A pergunta, portanto, não é se Putin ama a África. A pergunta correcta seria: qual África interessa à Rússia? E mais: qual Rússia interessa à África? E mais: qual Rússia interessa à África? Porque há Áfricas múltiplas, e a que se vende aos senhores estrangeiros não é a mesma que se ergue das cinzas e caminha com o orgulho de quem sabe o valor do seu próprio suor.
As nações africanas, marcadas por décadas de exploração, golpes, ingerências e miséria administrada, devem olhar para este episódio com os olhos da crítica, da prudência e da filosofia. Nem todo presente é isento de intenções, e nem toda proteção é gratuita. A História nos ensina que as potências não possuem amigos, possuem interesses. E quem não entende isso cedo ou tarde acaba sendo peça descartável no tabuleiro das relações internacionais.
Ainda assim, não se pode negar o simbolismo do gesto. Um jovem capitão africano, descendente dos que tombaram anônimos nas guerras de libertação, escoltado pelos caças de uma superpotência, sobrevoando as rotas que ontem eram negadas aos negros. Isso tem peso. Isso tem cheiro de ruptura. Isso anuncia, talvez, o prenúncio de um protagonismo africano no palco global.

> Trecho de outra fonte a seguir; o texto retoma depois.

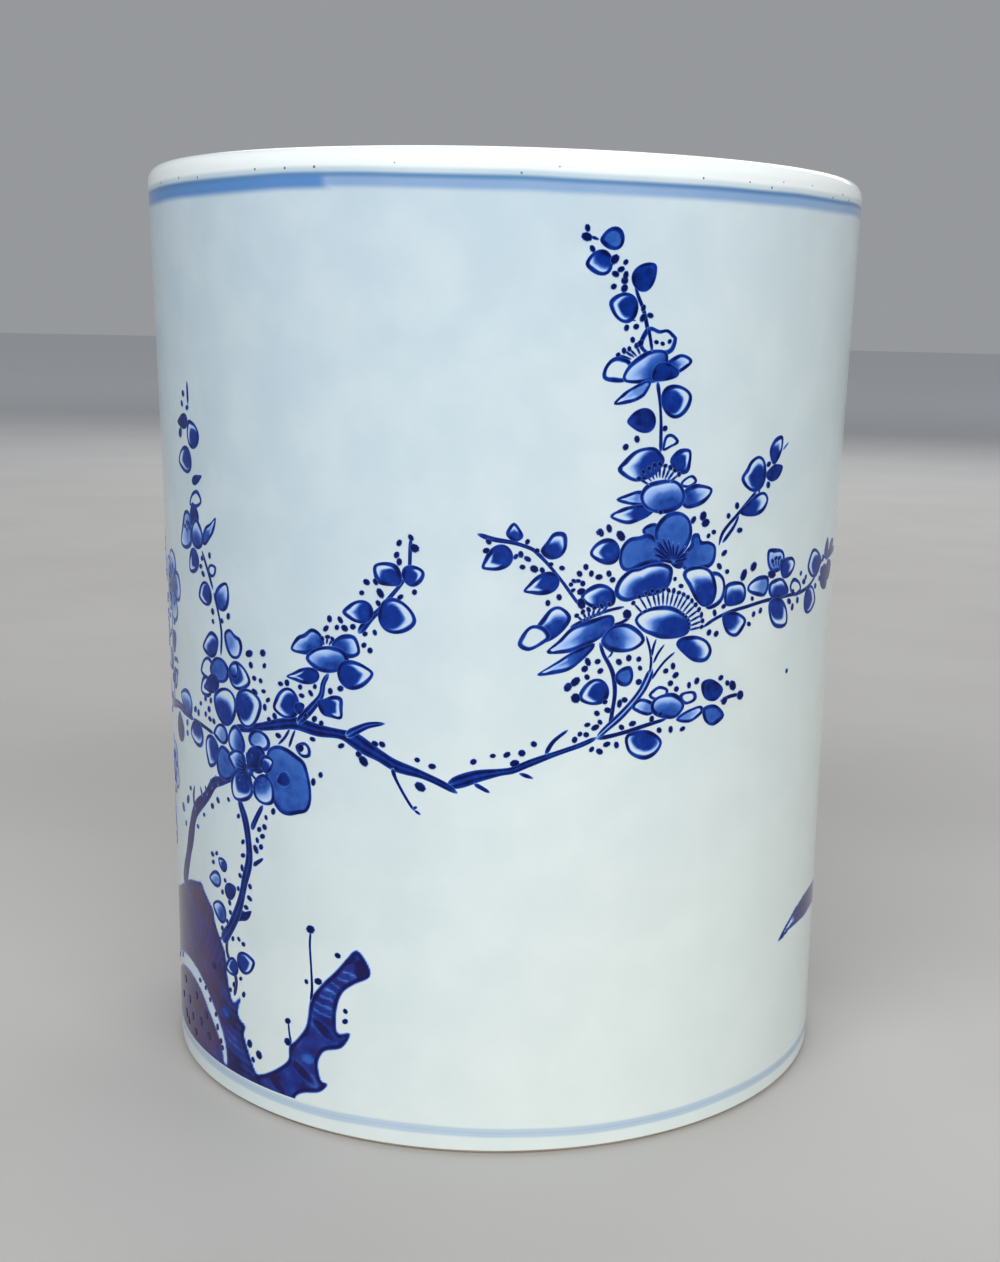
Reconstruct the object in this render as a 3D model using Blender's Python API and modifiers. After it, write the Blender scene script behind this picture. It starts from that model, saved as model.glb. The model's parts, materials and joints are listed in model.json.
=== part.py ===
"""A porcelain brush pot: a slightly waisted cylinder on a flat foot ring, glazed inside and out.

The pot is turned about the Z axis and stands on Z = 0. The finished, glazed surface is described first.
The glaze coats and the porcelain under them are that same surface moved into the wall.
"""

import math

import bmesh
import bpy
from mathutils import Vector

# Driving dimensions, in metres.
HEIGHT = 0.230
LIP_RADIUS = 0.0912
WAIST_RADIUS = 0.0892
WAIST_HEIGHT = 0.075
FOOT_RADIUS = 0.0895
WALL_THICKNESS = 0.0065
LIP_ROUND_HEIGHT = 0.0036
FLOOR_THICKNESS = 0.0080
FLOOR_FILLET = 0.0100
FOOT_RING_WIDTH = 0.0120
FOOT_BEVEL = 0.0007
RECESS_DEPTH = 0.0045
RECESS_FILLET = 0.0020
GLAZE_THICKNESS = 0.0005
GLAZE_LINE_HEIGHT = 0.0012
BASE_GLAZE_LINE_HEIGHT = 0.0015
COAT_GAP = 0.0003

# How quickly the wall leaves the waist, upwards and downwards.
FLARE_POWER = 1.5
SPREAD_POWER = 2.0

# How finely the turned shapes are divided.
TURN_SEGMENTS = 48
WALL_STEPS = 8
LIP_STEPS = 8
FILLET_STEPS = 4

# Worked out from the driving dimensions.
BODY_DEPTH = GLAZE_THICKNESS + COAT_GAP
LIP_BASE_HEIGHT = HEIGHT - LIP_ROUND_HEIGHT
RECESS_RADIUS = FOOT_RADIUS - BODY_DEPTH - FOOT_RING_WIDTH - BODY_DEPTH
INNER_FLOOR_HEIGHT = RECESS_DEPTH + FLOOR_THICKNESS
MERGE_DISTANCE = 0.00002


def clear_scene():
    """Removes every object, so that the pot is alone in the scene."""
    for obj in list(bpy.data.objects):
        bpy.data.objects.remove(obj, do_unlink=True)


def new_collection(name):
    """Returns a new collection in the scene."""
    collection = bpy.data.collections.new(name)
    bpy.context.scene.collection.children.link(collection)
    return collection


def new_material(name, colour, roughness, coat=0.0):
    """Returns a Principled material of one colour."""
    material = bpy.data.materials.new(name)
    material.use_nodes = True
    shader = material.node_tree.nodes["Principled BSDF"]
    shader.inputs["Base Color"].default_value = (*colour, 1.0)
    shader.inputs["Roughness"].default_value = roughness
    shader.inputs["Metallic"].default_value = 0.0
    shader.inputs["Coat Weight"].default_value = coat
    return material


def wall_radius(height):
    """Radius of the glazed outside at a height: a slack curve that is narrowest at the waist."""
    if height < WAIST_HEIGHT:
        share = (WAIST_HEIGHT - height) / WAIST_HEIGHT
        return WAIST_RADIUS + (FOOT_RADIUS - WAIST_RADIUS) * share**SPREAD_POWER
    share = (height - WAIST_HEIGHT) / (LIP_BASE_HEIGHT - WAIST_HEIGHT)
    return WAIST_RADIUS + (LIP_RADIUS - WAIST_RADIUS) * share**FLARE_POWER


def between(low, high, steps):
    """Returns evenly spaced values from low to high, both included."""
    return [low + (high - low) * step / steps for step in range(steps + 1)]


def corner(centre, radii, start, end, steps):
    """Returns points on an elliptic arc. Angles are in degrees from +X towards +Z."""
    angles = [math.radians(angle) for angle in between(start, end, steps)]
    return [
        Vector((centre[0] + radii[0] * math.cos(angle), centre[1] + radii[1] * math.sin(angle)))
        for angle in angles
    ]


def glazed_surface():
    """The outer coat's visible face: from the middle of the floor, up, over the lip and down the outside."""
    fillet_top = INNER_FLOOR_HEIGHT + FLOOR_FILLET
    inner_radius = wall_radius(fillet_top) - WALL_THICKNESS
    fillet_centre = (inner_radius - FLOOR_FILLET, fillet_top)
    points = [Vector((0.0, INNER_FLOOR_HEIGHT))]
    points += corner(fillet_centre, (FLOOR_FILLET, FLOOR_FILLET), -90.0, 0.0, FILLET_STEPS)
    for height in between(fillet_top, LIP_BASE_HEIGHT, WALL_STEPS)[1:-1]:
        points.append(Vector((wall_radius(height) - WALL_THICKNESS, height)))
    lip_centre = (LIP_RADIUS - WALL_THICKNESS / 2, LIP_BASE_HEIGHT)
    lip_radii = (WALL_THICKNESS / 2, LIP_ROUND_HEIGHT)
    points += corner(lip_centre, lip_radii, 180.0, 0.0, LIP_STEPS)
    for height in between(LIP_BASE_HEIGHT, GLAZE_LINE_HEIGHT, WALL_STEPS)[1:]:
        points.append(Vector((wall_radius(height), height)))
    return points


def recess_surface():
    """The base coat's visible face: from the edge inside the foot ring, up and in to the middle."""
    centre = (RECESS_RADIUS - RECESS_FILLET, RECESS_DEPTH - RECESS_FILLET)
    points = [Vector((RECESS_RADIUS, BASE_GLAZE_LINE_HEIGHT))]
    points += corner(centre, (RECESS_FILLET, RECESS_FILLET), 0.0, 90.0, FILLET_STEPS)
    points.append(Vector((0.0, RECESS_DEPTH)))
    return points


def moved_inward(points, distance):
    """Moves an open outline into the clay, which lies on its right-hand side, by an even distance."""
    moved = []
    for index, point in enumerate(points):
        before = points[max(index - 1, 0)]
        after = points[min(index + 1, len(points) - 1)]
        arriving = (point - before).normalized() if index > 0 else (after - point).normalized()
        leaving = (after - point).normalized() if after != point else arriving
        normal = Vector((arriving.y + leaving.y, -arriving.x - leaving.x)).normalized()
        stretch = normal.dot(Vector((leaving.y, -leaving.x)))
        moved.append(point + normal * distance / stretch)
    for point, original in zip(moved, points):
        if original.x == 0.0:
            point.x = 0.0
    return moved


def coat_outline(visible_face):
    """Closes a coat: its visible face, then back along its underside."""
    return visible_face + moved_inward(visible_face, GLAZE_THICKNESS)[::-1]


def body_outline():
    """The porcelain: under the outer coat, down to the bare foot ring, and under the base coat."""
    outside = moved_inward(glazed_surface(), BODY_DEPTH)
    recess = moved_inward(recess_surface(), BODY_DEPTH)
    foot_outer = wall_radius(0.0) - BODY_DEPTH
    foot_inner = recess[0].x
    foot = [
        Vector((foot_outer, FOOT_BEVEL)),
        Vector((foot_outer - FOOT_BEVEL, 0.0)),
        Vector((foot_inner + FOOT_BEVEL, 0.0)),
        Vector((foot_inner, FOOT_BEVEL)),
    ]
    return outside + foot + recess


def turned(name, outline, material, collection):
    """Makes one closed solid by turning an outline about the Z axis."""
    mesh = bpy.data.meshes.new(name)
    shape = bmesh.new()
    verts = [shape.verts.new((point.x, 0.0, point.y)) for point in outline]
    for first, second in zip(verts, verts[1:]):
        shape.edges.new((first, second))
    if outline[0].x > 0.0 or outline[-1].x > 0.0:
        shape.edges.new((verts[-1], verts[0]))
    shape.to_mesh(mesh)
    shape.free()
    mesh.materials.append(material)
    obj = bpy.data.objects.new(name, mesh)
    collection.objects.link(obj)
    screw = obj.modifiers.new("turn", "SCREW")
    screw.axis = "Z"
    screw.angle = math.tau
    screw.steps = TURN_SEGMENTS
    screw.render_steps = TURN_SEGMENTS
    screw.use_merge_vertices = True
    screw.merge_threshold = MERGE_DISTANCE
    screw.use_smooth_shade = True
    return obj


def build_pot():
    """Builds the porcelain body and its two coats of glaze."""
    clear_scene()
    pot = new_collection("brush_pot")
    biscuit = new_material("bare_porcelain", (0.74, 0.68, 0.58), 0.72)
    glaze = new_material("clear_glaze", (0.66, 0.73, 0.74), 0.12, coat=1.0)
    base = new_material("base_glaze", (0.68, 0.74, 0.74), 0.14, coat=1.0)
    turned("porcelain_body", body_outline(), biscuit, pot)
    turned("outer_glaze", coat_outline(glazed_surface()), glaze, pot)
    turned("base_glaze", coat_outline(recess_surface()), base, pot)


build_pot()
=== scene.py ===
"""The looks of a porcelain brush pot, painted under its glaze with a blossoming plum tree.

The turned wall is modelled finely, with its lip, foot ring and recessed base. The painting is laid on the
wall as thin skins of pigment that share the gloss of the glaze. A place on the painting is given in
millimetres: first the way round the wall, measured from the middle of the front and positive to the right,
then the height.
"""

import json
import logging
import math
import random
from collections import Counter
from dataclasses import dataclass, field
from enum import Enum
from typing import Callable, Sequence

import bpy
import numpy as np
from mathutils import Matrix, Vector

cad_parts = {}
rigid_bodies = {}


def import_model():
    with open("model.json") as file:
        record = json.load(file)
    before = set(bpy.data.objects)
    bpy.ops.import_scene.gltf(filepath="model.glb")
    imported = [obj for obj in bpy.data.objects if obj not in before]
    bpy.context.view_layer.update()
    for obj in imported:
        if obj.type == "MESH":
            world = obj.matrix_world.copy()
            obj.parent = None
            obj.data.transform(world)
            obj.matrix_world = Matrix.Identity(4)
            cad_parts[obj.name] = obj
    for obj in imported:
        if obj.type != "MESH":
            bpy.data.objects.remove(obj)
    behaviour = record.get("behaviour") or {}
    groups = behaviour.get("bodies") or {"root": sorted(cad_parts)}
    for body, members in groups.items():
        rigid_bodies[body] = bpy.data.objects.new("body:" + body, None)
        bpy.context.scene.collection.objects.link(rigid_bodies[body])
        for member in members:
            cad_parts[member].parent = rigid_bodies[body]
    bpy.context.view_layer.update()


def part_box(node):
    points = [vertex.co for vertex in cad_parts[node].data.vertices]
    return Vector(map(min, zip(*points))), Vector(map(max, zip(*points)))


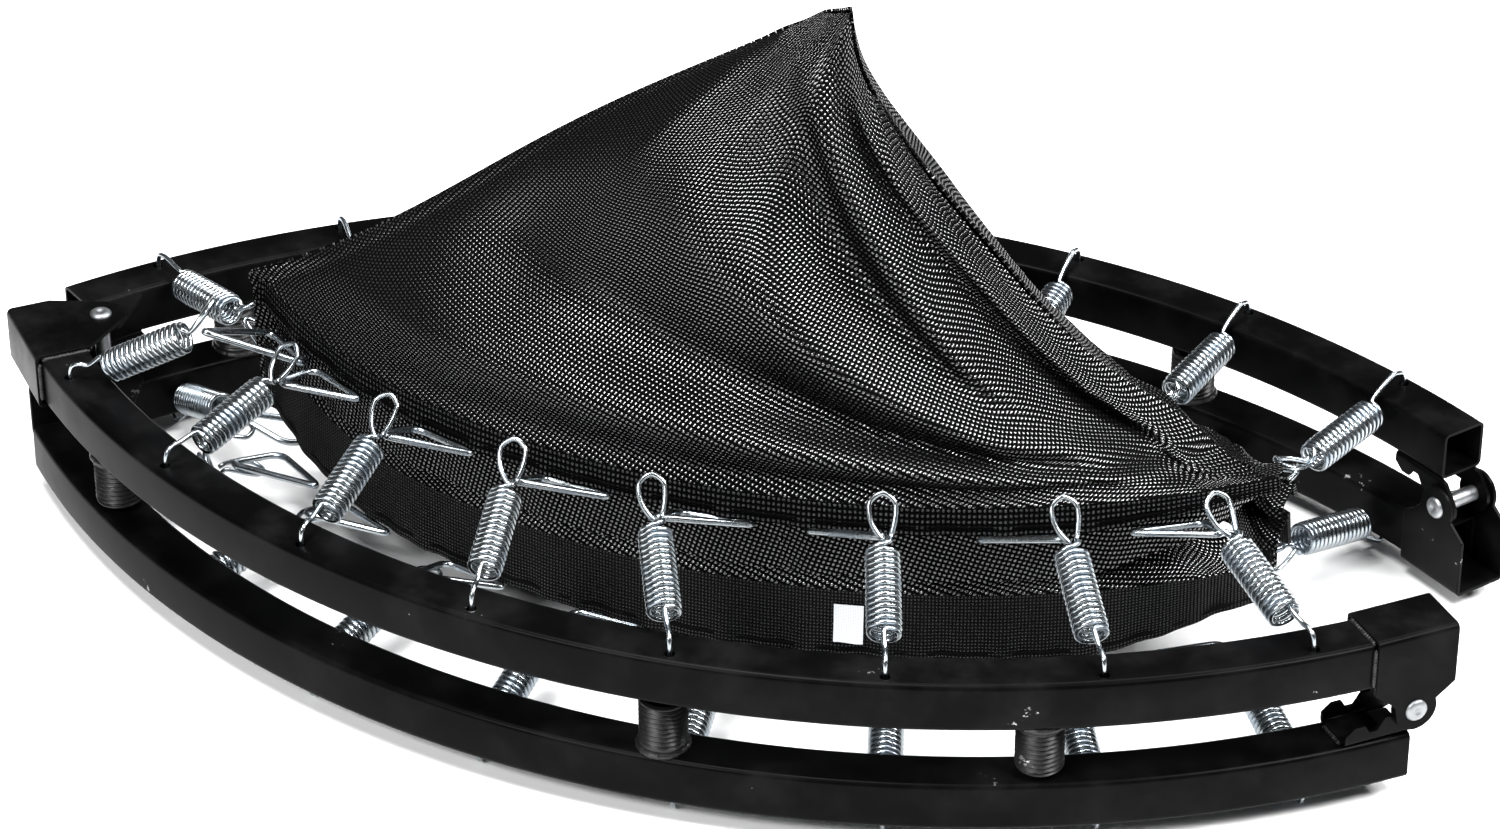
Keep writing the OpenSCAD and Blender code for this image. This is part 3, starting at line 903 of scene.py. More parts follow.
def bent_section(width: float, depth: float, plate: float, bend: float = 3.0) -> np.ndarray:
    """Outline of a sheet bent to a U, its web's outer face at y = 0 and its two flanges down to y = -depth.

    Args:
        width: width over both flanges.
        depth: height of the flanges.
        plate: thickness of the sheet.
        bend: outer radius of the bends.

    Returns:
        The outline's points.
    """
    half = width / 2
    inner = max(bend - plate, 0.4)
    middle = half - plate - inner
    return np.vstack([
        [(-half, -depth)], arc((-half + bend, -bend), bend, 180, 90, 5), arc((half - bend, -bend), bend, 90, 0, 5),
        [(half, -depth), (half - plate, -depth)],
        arc((middle, -plate - inner), inner, 0, 90, 4), arc((-middle, -plate - inner), inner, 90, 180, 4),
        [(-half + plate, -depth)],
    ])


# How the section of a corner piece and of a fold piece lies, and how the outline of a fold piece lies
CORNER_LAY = axes((0, 0, 1), (1, 0, 0), (0, 1, 0))
FOLD_LAY = axes((1, 0, 0), (0, 0, 1), (0, -1, 0))
FOLD_CUT = axes((0, 1, 0), (0, 0, 1), (1, 0, 0))


@dataclass
class HingeParts(Assembly):
    """Sheet metal of the corner and fold hinges, their rivets and washers, and the welds."""

    bore: float = 4.05
    flange: float = 60.0
    tight_bend: float = 2.6
    corner_reach: tuple = (5, 50)
    fold_reach: tuple = (470, 520)
    sleeve_in: float = 2.8
    washer_spans: tuple = ((482.3, 483.1), (506.76, 508.2))

    def bent(self, name: str, section: np.ndarray, span: tuple, lay: np.ndarray, trim: Shape) -> bpy.types.Object:
        """A sheet bent to a U and trimmed to an outline: the space that two drawn-out outlines have in common.

        Args:
            name: name of the piece.
            section: outline of the U.
            span: where the U starts and ends along the tube.
            lay: matrix that lays the drawn-out U.
            trim: the drawn-out outline that the sheet is trimmed to.

        Returns:
            The piece in the frame of its quarter.
        """
        piece = build(name, prism(section, *span).moved(lay))
        carved(piece, trim, "INTERSECT")
        rounded(piece, 0.45, 2)
        return piece

    def corner_channel(self, name: str) -> bpy.types.Object:
        """Channel that wraps the tube's end and reaches inward round the corner pin.

        Args:
            name: name of the piece.

        Returns:
            The piece in the frame of its quarter.
        """
        ring = self.ring
        start, end, web, nose = -24, 28, ring.r_wrap, 13.0
        outline = np.vstack([
            [(web + 1, start), (web + 1, end), (ring.r_in - 1, end)], arc((ring.r_pin, 0), nose, 112, 248, 20),
            [(ring.r_in + 5, start)],
        ])
        section = bent_section(ring.tube + 2 * (ring.clearance + ring.plate), self.flange, ring.plate)
        lay = shift(web, 0, ring.z_mid) @ CORNER_LAY
        return self.bent(name, section, (start, end), lay, prism(outline, *self.corner_reach))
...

Se há amor, como muitos africanos dizem, no gesto de Putin, é um amor geopolítico. Calculado, frio talvez, mas real. Um amor que protege, que acolhe, que não teme desafiar o consenso imperialista. E por isso, paradoxalmente, é mais genuíno do que a hipocrisia humanitária das velhas potências. A Rússia está a dizer: “África, tu importas.” A aeronave russa é mais do que transporte. É declaração de guerra diplomática. É o Kremlin dizendo à África: “eu te vejo, eu te reconheço, eu te quero comigo”. Mas quem é esse “eu”? E quem é esse “contigo”? O continente africano precisa olhar esse gesto não com olhos apaixonados, mas com olhos lúcidos e críticos. Como nos ensinava Fanon, não há presente inocente no jogo imperial. Toda oferta carrega intenções.
E África, com todos os seus fantasmas, começa a responder: “Sim, existo. E venho para ficar.” Mas é preciso vigiar. Porque quem voa em aeronaves alheias deve saber para onde o piloto deseja levá-lo.
Enquanto isso, o Vaticano votou. A Rússia avança. A África desperta. E o mundo, como sempre, finge não perceber.